For the Progressive Conservatives, the 2025 election campaign was about the cost of living, health care, and crime.
But mostly, it was about change.
Voters delivered that change Tuesday, in a shock majority victory elevating Tony Wakeham to the province’s top political job, soon to be sworn in as the 16th premier of Newfoundland and Labrador.
“An election delivers a mandate, but it does not by itself deliver change,” Wakeham said in his victory speech, delivered late Tuesday night in Stephenville.
“Change is up to all of us. And it is my promise to you, that as premier, I will give this everything I’ve got. To deliver the better health care, lower taxes, and safer communities that you all deserve.… Let’s build a better, brighter future for all of us.”
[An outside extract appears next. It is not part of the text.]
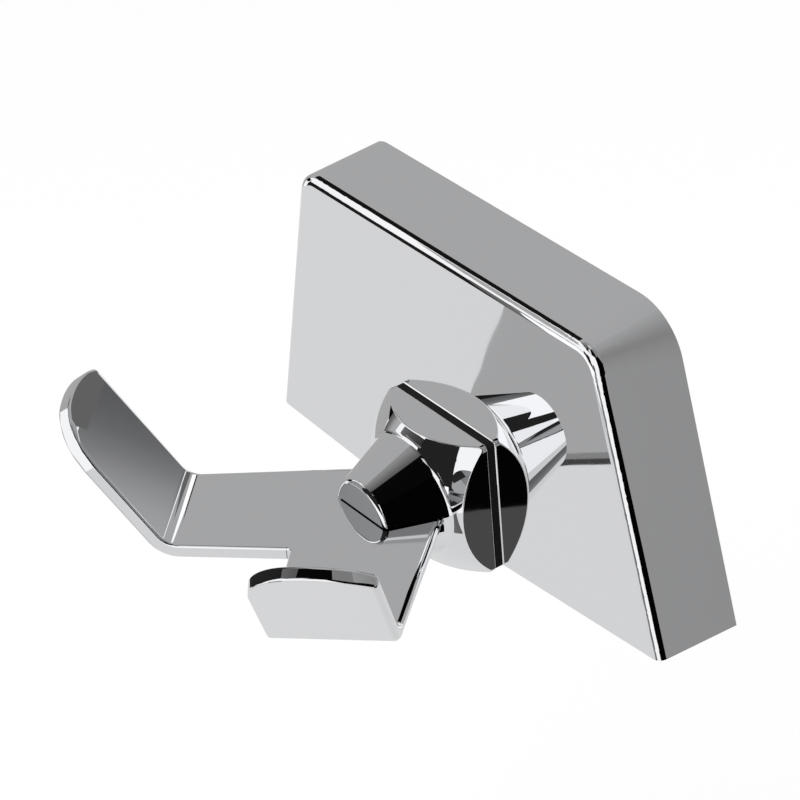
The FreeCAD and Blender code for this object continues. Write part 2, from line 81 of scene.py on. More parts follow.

By contrast, Liberal Leader John Hogan laser-focused his campaign on one issue.
That turned out to be a bad political choice.
The Churchill Falls MOU wasn’t just a plank in the Liberal platform — it was the foundation, frame, walls, floors, joists, roof and pretty much everything in between.
Now, the entire deal is in danger of being pulled apart.
The incoming premier will face a suite of immediate decisions.
Certainly the biggest is the fate of that massive hydroelectric deal signed by former Liberal premier Andrew Furey less than a year ago.
Wakeham has pledged not to proceed with any deal on the Churchill River unless voters give it the green light in a referendum.
“We will develop Churchill Falls. We will develop Gull Island. We will electrify Labrador. We will develop our resources, with our workers, for the benefits of our communities,” Wakeham said in his victory speech.
“But the era of a rubber-stamp government is over. When it comes to our province’s resources, we will be the ones calling the shots.”
The premier-designate said he will “demand a true independent review that will share its conclusions with the public.”
Wakeham said he will use that review “to fix this deal or demand a better one.”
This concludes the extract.